→ **Stated problem**: Look through the lines below and extract each one that contains "object".

——

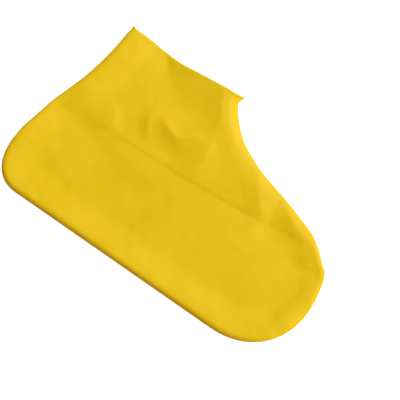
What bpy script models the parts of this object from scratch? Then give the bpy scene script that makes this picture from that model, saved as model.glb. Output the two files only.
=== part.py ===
"""A dipped latex rubber shoe cover, one hollow piece, lying pressed on its side.

The heel points to -X, the toe to +X and the ankle mouth to +Y. The cover lies on the plane z = 0,
with the middle of its outline at the origin. All sizes are in metres.
"""

import math
from collections import namedtuple

import bpy
import numpy as np
from mathutils import Vector
from mathutils.geometry import delaunay_2d_cdt

# Sizes seen from above
FOOT_LENGTH = 0.280
COVER_HEIGHT = 0.171
MOUTH_WIDTH = 0.109
MOUTH_SETBACK = 0.028
TOE_HEIGHT = 0.092
HEEL_ROUND_LENGTH = 0.027
HEEL_ROUND_HEIGHT = 0.035
TOE_ROUND_LENGTH = 0.060
TOE_ROUND_HEIGHT = 0.058

# Sizes seen from the side
WALL = 0.001
LYING_HEIGHT = 0.0130
SAG = 0.0028
SAG_REACH = 0.030
FRONT_FALL = 0.0020
FRONT_REACH = 0.014
SOLE_ROUND = 0.0055
THIN_ROUND = 0.0045
THIN_UNDER_ROUND = 0.0080
FOLD_FADE = 0.008

# Fineness of the mesh
SPACING = 0.0046
UNDER_SPACING = 0.014
EDGE_SPACING = 0.0050
RIM_CLEARANCE = 0.0012
ROUND_STEPS = 3
CURVE_STEPS = 8
FOLD_STEPS = 6
ROUND_POINTS = 40
SHARP_ANGLE = math.radians(60)
CLOSE = 1e-7
ONLY_INSIDE = 1

# Shapes without a size: how square the rounds are and where they start, how far along the foot the
# edge's front begins, how high the fold edge lies at the sole and elsewhere, how hollow a fold's
# flanks are, how softly a fold bends unless its table says otherwise, how near a row beside the edge
# may come back to it at a tight bend, and how near the filling points come to a line
HEEL_SQUARENESS = 2.3
TOE_SQUARENESS = 2.15
EDGE_SQUARENESS = 2.2
HEEL_START_ANGLE = math.pi
TOE_START_ANGLE = 1.5 * math.pi
FRONT_START_SHARE = 0.975
SOLE_FOLD_SHARE = 0.46
THIN_FOLD_SHARE = 0.84
FLANK_HOLLOW_POWER = 1.5
CREASE_SOFT_SHARE = 0.004
ROW_SHARE = 0.9
FILLER_SHARE = 0.6

# Outline stretches. Each point is a share of the stretch's own length and height.
Point = namedtuple("Point", "along up")
# From the back corner of the mouth down to the heel, as shares of the setback and the cover's height.
BACK = (
    Point(1.00, 0.977),
    Point(1.03, 0.962),
    Point(1.00, 0.935),
    Point(0.95, 0.850),
    Point(0.86, 0.760),
    Point(0.71, 0.655),
    Point(0.49, 0.545),
    Point(0.33, 0.470),
    Point(0.16, 0.360),
    Point(0.05, 0.290),
)
# From the toe round up to the toe's corner, as shares of the length and the toe's height.
TOE_END = (
    Point(0.998, 0.720),
    Point(0.993, 0.810),
    Point(0.983, 0.930),
    Point(0.971, 1.000),
)
# From the toe's corner to the mouth's front corner: along from the toe's corner to the mouth's,
# up from the toe's corner to the mouth's.
INSTEP = (
    Point(0.035, 0.040),
    Point(0.095, 0.130),
    Point(0.165, 0.215),
    Point(0.215, 0.255),
    Point(0.300, 0.300),
    Point(0.430, 0.370),
    Point(0.525, 0.410),
    Point(0.680, 0.485),
    Point(0.830, 0.600),
    Point(0.905, 0.695),
    Point(0.970, 0.810),
    Point(1.008, 0.900),
    Point(1.012, 0.940),
    Point(1.004, 0.972),
    Point(1.000, 1.000),
)
# From the mouth's front corner to its back corner, as shares of the mouth's width and the height.
MOUTH = (
    Point(1.000, 1.000),
    Point(0.985, 0.997),
    Point(0.850, 0.990),
    Point(0.660, 0.977),
    Point(0.460, 0.963),
    Point(0.340, 0.964),
    Point(0.180, 0.972),
    Point(0.040, 0.974),
    Point(0.000, 0.977),
)

# Folds of the upper side. A ridge has a positive rise and a valley a negative one. A station's
# place is a share of the frame named above its table, its rise a share of the lying height, and its
# reach to the left and right of the line, walked in the table's order, a share of the height. So is
# the width over which the line itself is rounded off.
Station = namedtuple("Station", "along up rise left right soft", defaults=(CREASE_SOFT_SHARE,))
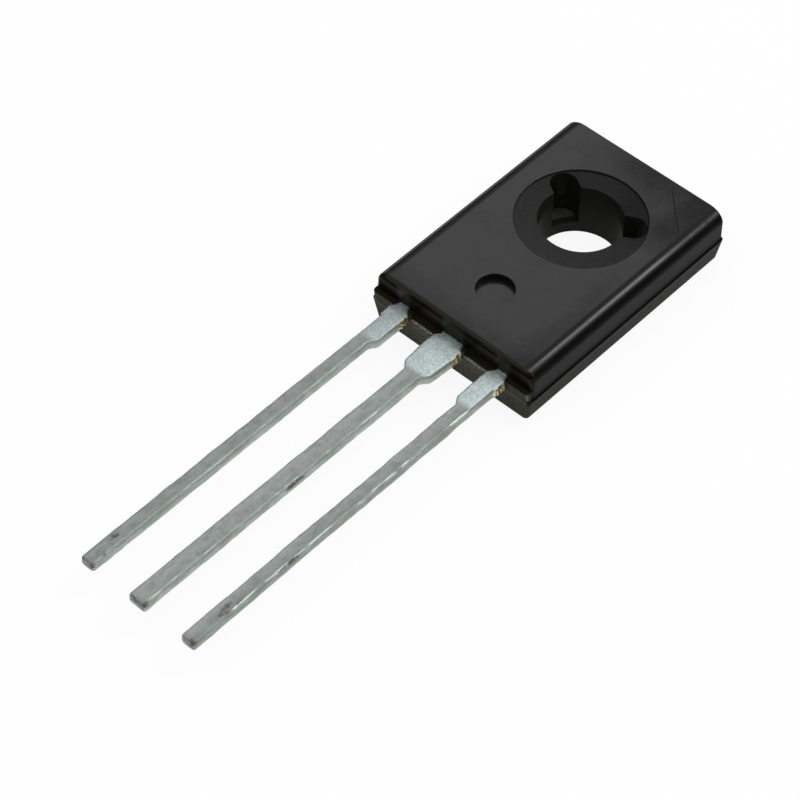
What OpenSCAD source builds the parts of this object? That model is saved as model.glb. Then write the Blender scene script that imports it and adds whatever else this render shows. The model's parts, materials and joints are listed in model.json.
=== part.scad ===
// Silicon controlled rectifier in a flat moulded package with a screw hole and three leads.
// It lies on its metal mounting face: the origin is the middle of the screw hole at that face,
// +Z points out of the front face and the leads point along -Y.
// From -X to +X the leads are cathode, anode and gate.

/* [Moulded body] */
// Width across the long sides at the parting line
body_w = 7.35; // [7:0.05:8.4]
// From the middle of the screw hole to the far end
hole_to_far_end = 3.77; // [3.6:0.01:4.6]
// From the middle of the screw hole to the lead end
hole_to_lead_end = 7.06; // [6.8:0.01:8]
// Thickness from the mounting face to the front face
body_t = 2.32; // [2.24:0.02:2.8]
// Height of the parting line above the mounting face
parting_z = 1.1; // [0.95:0.05:1.25]
// Taper of the lower half, on each long side and at the lead end
lower_draft = 0.2; // [0.05:0.01:0.28]
// Taper of the lower half at the far end
far_draft = 0.03; // [0.01:0.01:0.1]
// Taper of the upper half, on every side
upper_draft = 0.02; // [0.01:0.01:0.08]
// How far the upper half steps in at the parting line
parting_step = 0.07; // [0.03:0.01:0.09]
// How far the two long front edges are rounded in from the sides
edge_run = 0.56; // [0.3:0.02:0.7]
// How far they are rounded down from the front face
edge_drop = 0.45; // [0.3:0.02:0.6]
// Radius of the upright corners
corner_r = 0.16; // [0.08:0.01:0.3]
// Depth of the ledge in front of the upper half at the lead end
ledge_d = 0.24; // [0.12:0.02:0.4]
// How far the ledge lies below the top of the leads
ledge_drop = 0.05; // [0.02:0.01:0.12]
// How far the trimmed ledge between the leads lies below the rest of it
trim_drop = 0.18; // [0.05:0.01:0.25]
// Diameter of the ejector mark in the front face
ejector_d = 1.42; // [1:0.02:1.8]
// Depth of the ejector mark
ejector_depth = 0.26; // [0.05:0.01:0.3]
// From the middle of the screw hole to the middle of the ejector mark
hole_to_ejector = 4.64; // [4.2:0.01:5.2]

/* [Screw hole] */
// Diameter of the screw hole
hole_d = 3.14; // [2.8:0.02:3.3]
// Diameter of the shallow seat around the screw hole
seat_d = 4.82; // [4.7:0.02:5.2]
// Depth of the seat
seat_depth = 0.06; // [0.03:0.01:0.12]
// Width of the two round-ended notches beside the hole
notch_w = 1.02; // [0.7:0.02:1.2]
// Angle of the right notch from the +X axis; the left one mirrors it
notch_angle = 31; // [28:1:38]
// Gap between the round end of a notch and the rim of the seat
notch_gap = 0.03; // [0.02:0.01:0.15]

/* [Lead frame] */
// Thickness of the sheet that the heat spreader and the leads are stamped from
sheet_t = 0.45; // [0.4:0.01:0.55]
// Distance between the middles of neighbouring leads
pitch = 2.29; // [2.2:0.01:2.5]
// Length of the leads outside the lead end
lead_len = 15.1; // [8:0.1:17]
// Width of the two outer leads
outer_lead_w = 0.6; // [0.5:0.01:0.7]
// Width of the anode lead
anode_lead_w = 0.74; // [0.62:0.01:0.86]
// Width of the outer leads where they leave the body
outer_root_w = 0.45; // [0.36:0.01:0.5]
// Width of the anode lead where it leaves the body
anode_root_w = 0.92; // [0.7:0.01:0.96]
// How far the shoulder of an outer lead stands in towards the anode lead
outer_shoulder = 0.2; // [0.1:0.01:0.26]
// How far the shoulders of the anode lead stand out on each side
anode_shoulder = 0.31; // [0.1:0.01:0.36]
// From the lead end to the outer corner of the shoulders
shoulder_end = 1.6; // [1.2:0.05:2.4]
// Length over which the shoulders narrow to the leads
shoulder_taper = 0.3; // [0.15:0.05:0.6]
// Width of the stubs where the tie bar between the leads was sheared off
tie_bar_w = 0.5; // [0.3:0.05:0.7]
// How far the sheared stubs stand out of the leads
tie_stub = 0.07; // [0.03:0.01:0.12]
// Width of the exposed heat spreader
spreader_w = 6; // [5.4:0.1:6.2]
// Plastic between the heat spreader and the far end
spreader_rim = 0.5; // [0.4:0.05:0.8]
// How far the buried lip of the heat spreader stands out to lock it in the plastic
lip_w = 0.16; // [0.08:0.01:0.22]
// Thickness of the lip
lip_t = 0.25; // [0.15:0.01:0.3]
// Plastic sleeve between the screw hole and the hole in the heat spreader
sleeve_t = 0.315; // [0.2:0.005:0.32]
// Run of the bend from the heat spreader up to the anode lead
bend_run = 0.9; // [0.7:0.05:1.1]
// Width of the bonding flags of the two outer leads
flag_w = 1.95; // [1.6:0.05:2]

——

→ **Worked solution**:
What bpy script models the parts of this object from scratch? Then give the bpy scene script that makes this picture from that model, saved as model.glb. Output the two files only.
What OpenSCAD source builds the parts of this object? That model is saved as model.glb. Then write the Blender scene script that imports it and adds whatever else this render shows. The model's parts, materials and joints are listed in model.json.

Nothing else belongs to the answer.